Frau Wörheide, Sie bieten für TK-Versicherte spezielle Pflegekurse für Angehörige von Menschen mit Demenz an. Warum reicht hier ein ’normaler Pflegekurs‘ nicht aus?
Reinhild Wörheide: Es ist ein Riesenunterschied, ob ich einen Menschen mit Demenz betreue oder einen somatisch, also körperlich Erkrankten. Das beginnt schon beim Äußeren. Wenn ich jemanden im Rollstuhl schiebe, ist meine Belastung für jeden sichtbar – und ich bekomme entsprechende Reaktionen. Demenz ist unsichtbar – oft fehlt Dritten deshalb auch die Empathie und es gibt kaum positive Rückmeldungen.
Was bedeutet die Pflege von Menschen mit Demenz konkret?
Bei somatisch Erkrankten steigt die Belastung mit fortschreitender Pflegebedürftigkeit. Bei Demenz ist es oft umgekehrt: Besonders anstrengend ist die Phase, wenn die Betroffenen verwirrt sind, sich „seltsam“ verhalten, sich verirren oder weglaufen. Dann ist Hilfe von außen schwierig – dauerhaftes Aufpassen deckt ja kein Pflegedienst ab. Wenn der oder die Betroffene bettlägerig wird, kann es sogar erstmal eine Erleichterung sein und es wird für Dritte einfacher zu helfen.
Was macht es für die Angehörigen schwer?
Die Veränderung eines vertrauten Menschen, wenn die Betroffenen nahe Angehörige nicht mehr erkennen. Wenn die eigene Tochter gefragt wird „Wer sind Sie denn?“ Diesen Schock kann ich nicht nehmen, aber ich kann darauf vorbereiten, dass diese Situation kommt.
Welche Strategien vermitteln Sie in Ihren Kursen?
Es kann helfen, das Hier und Jetzt positiv zu sehen, sich über das, was noch möglich ist, zu freuen. Wenn Menschen mit Demenz gerne erzählen, geht es um die Freude an der Begegnung – nicht darum, ob die einzelnen Geschichten wahr sind. Fixe Strategien sind auch nicht unbedingt zielführend.
„Einerseits sind die Situationen unterschiedlich, andererseits treffen in den Kursen erwachsene, lebenserfahrene und kompetente Menschen aufeinander und können sich austauschen.“
Oft kommen aus der Gruppe zu konkreten Fragen sehr lebensnahe Vorschläge. Wir unterstützen, wenn die Kursteilnehmer auch im Anschluss noch als Angehörigengruppe verbunden bleiben.

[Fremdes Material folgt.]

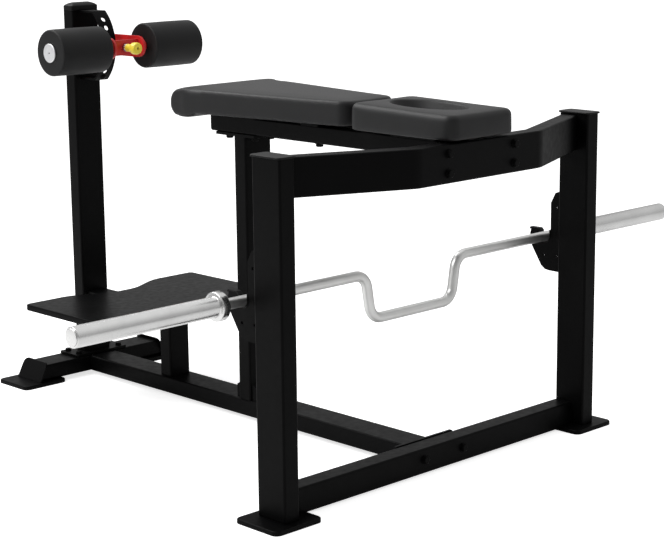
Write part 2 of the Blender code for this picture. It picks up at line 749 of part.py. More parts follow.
def make_roll():
    """The thick rear end of the long pad: a squarish roll with rounded ends."""
    bm = bmesh.new()
    turns = [math.pi / 2 * step / 3 for step in range(4)]
    places = [(ROLL_HALF - ROLL_END + ROLL_END * math.cos(turn), ROLL_END - ROLL_END * math.sin(turn))
              for turn in turns]
    loops = []
    for x, inset in [(-x, inset) for x, inset in places] + places[::-1]:
        verts = []
        for y, z in superellipse(ROLL_HALF_DEEP - inset, ROLL_HALF_TALL - inset, ROLL_SQUARE, 28):
            verts.append(bm.verts.new((x, ROLL_Y + y, ROLL_Z + z)))
        loops.append([bm.edges.new((verts[i - 1], verts[i])) for i in range(len(verts))])
    for first, second in zip(loops, loops[1:]):
        bmesh.ops.bridge_loops(bm, edges=first + second)
    bmesh.ops.holes_fill(bm, edges=loops[0] + loops[-1], sides=0)
    bmesh.ops.recalc_face_normals(bm, faces=bm.faces)
    return bm


def make_pads():
    """The tapered chest pad with its full width roll, and the face pad with its oval recess."""
    corner = LONG_PAD_CORNER
    body = cushion(LONG_PAD_FRONT, ROLL_Y, LONG_PAD_FRONT_HALF, LONG_PAD_REAR_HALF, LONG_PAD_LOW,
                   LONG_PAD_TOP, (corner, corner, 0.006, 0.006), PAD_CROWN * 0.6, PAD_EDGE, PAD_DRAW_IN)
    for vertex in body.verts:
        if vertex.co.z > (LONG_PAD_LOW + LONG_PAD_TOP) / 2:
            vertex.co.z += LONG_PAD_RISE * (vertex.co.y - LONG_PAD_FRONT) / (ROLL_Y - LONG_PAD_FRONT)
    store("long_pad", combine(body, make_roll(), "UNION"), upholstery("long_pad"), True)
    face = cushion(FACE_PAD_FRONT, FACE_PAD_REAR, FACE_PAD_HALF, FACE_PAD_HALF, FACE_PAD_LOW,
                   FACE_PAD_TOP, (FACE_PAD_CORNER,) * 4, PAD_CROWN, PAD_EDGE, PAD_DRAW_IN)
    bowl = bmesh.new()
    bmesh.ops.create_cone(bowl, cap_ends=True, segments=32, radius1=RECESS_FLOOR, radius2=1.0, depth=1.0)
    bmesh.ops.scale(bowl, vec=(RECESS_HALF_X, RECESS_HALF_Y, RECESS_DEEP), verts=bowl.verts)
    floor = FACE_PAD_TOP + PAD_CROWN - RECESS_DEEP
    bmesh.ops.translate(bowl, vec=(0.0, RECESS_Y, floor + RECESS_DEEP / 2), verts=bowl.verts)
    bowl = soften(bowl, RECESS_ROUND, 3, level_edges(floor))
    store("face_pad", combine(face, bowl, "DIFFERENCE"), upholstery("face_pad"), True)


def step_edge(x):
    """Rear edge of the step, with a shallow hollow in the middle."""
    share = (abs(x) - STEP_HOLLOW_START) / (STEP_HOLLOW_END - STEP_HOLLOW_START)
    share = min(max(share, 0.0), 1.0)
    return STEP_REAR - STEP_HOLLOW * (1 - share * share * (3 - 2 * share))


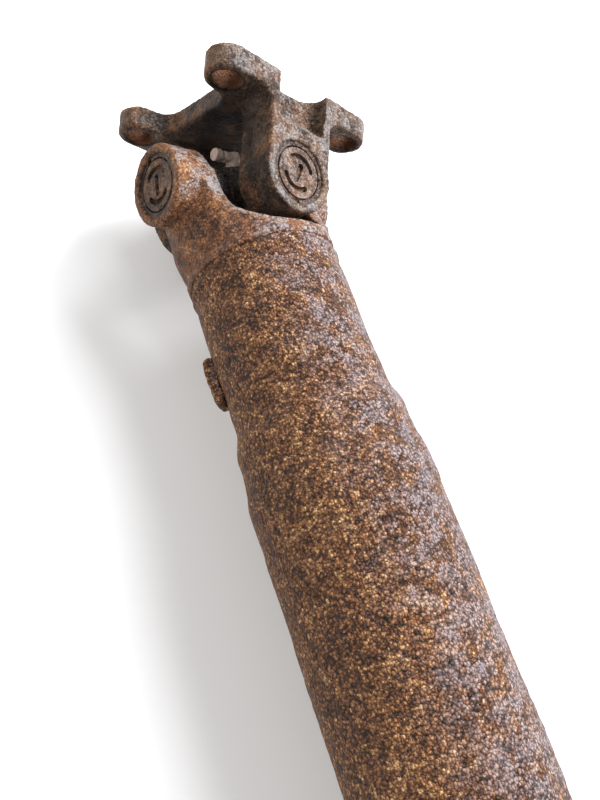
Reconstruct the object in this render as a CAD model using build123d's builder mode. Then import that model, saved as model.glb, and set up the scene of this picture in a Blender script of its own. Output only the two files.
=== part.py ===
"""End-to-end propeller shaft: swaged tube, two universal joints, a splined slip sleeve and two
four-bolt H-shaped flange yokes. Lengths are in millimetres.
The row frame has +Y along the shaft towards the front flange and +Z up. Its origin is the centre
of the front flange's mating face."""
import os
from math import asin, pi

from build123d import *

# ---- overall layout ----
cross_spacing = 650.0        # front cross centre to rear cross centre, at mid slip
main_radius = 38.8           # outside of the main tube
neck_radius = 34.4           # outside of the swaged neck and of the tube yoke
mid_radius = 37.4            # outside of the short step between them
tube_wall = 2.5
roll = 36.2                  # turn of the joints about the shaft, from +X
front_bend_yoke = 21.8       # rest bend of the front joint about the tube yoke's pins
front_bend_flange = -10.1    # rest bend of the front joint about the flange yoke's pins
rear_bend_yoke = -13.0       # rest bend of the rear joint about the sleeve yoke's pins

# ---- stations along the shaft, from the front cross centre ----
saddle_z = 34.0              # bottom of the gap between a shaft yoke's ears
weld_start, weld_end = 39.5, 42.5
step1_start, step1_end = 111.0, 123.0
step2_start, step2_end = 134.0, 146.0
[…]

In einer repräsentativen Umfrage im Auftrag der TK erklärten sich 79 Prozent der Befragten bereit, einen Menschen mit Demenz mehrere Stunden pro Woche zu betreuen. Ihrer Erfahrung nach – wissen die Menschen, was da auf sie zukommt?
Viele wissen nicht, worauf sie sich einlassen. Die Entscheidung fällt aus Sorge – sie sollte aber gut überlegt sein. Alzheimer kann einen Betroffenen bis zu zwanzig Jahre begleiten. Auch wirtschaftliche Aspekte spielen eine Rolle. Oft erklären sich – meiner Erfahrung nach – Frauen bereit zu pflegen und treten im Job zurück – vielleicht auch, weil sie zuvor „nur Zuverdienerin“ waren. Diese Situation kann zur Falle werden – sowohl sozial, wenn die schwierige Situation zu Hause isoliert, als auch wirtschaftlich, Stichwort Altersarmut.
In der Umfrage gaben zwei Drittel der Befragten an, keinerlei Kontakt zu Menschen mit Demenz zu haben. Macht Demenz einsam?
In gewisser Weise ähnelt Demenz einer erworbenen geistigen Behinderung – und in unserer Gesellschaft sind viele Menschen mit geistiger Behinderung gesellschaftlich isoliert. Teilweise schirmen sich betroffene Familien aber auch regelrecht ab – manchmal aus Scham. Hier hilft nur Aufklärung, mit dem Umfeld zu reden, die Dinge anzusprechen. Ein offenes Ohr der Gesellschaft ist das, was Angehörige von Menschen mit Demenz am dringendsten brauchen.
Fotos: WÖRHEIDE Konzepte
Reinhild Wörheide ist Diplom-Gerontologin und hat das interaktive, modulare Seminarprogramm „Begleitung im Andersland“ entwickelt.
Die Kurse für Angehörige von Menschen mit Demenz vermitteln Wissen über Krankheitsbild und pflegerische Interventionen. Im Fokus steht dabei der Ansatz, die Lebenswelt von Demenzbetroffenen begreifen zu lernen – ebenso wie der Austausch in der Gruppe, der lebensnahe Hilfe für die individuelle Situation ermöglicht.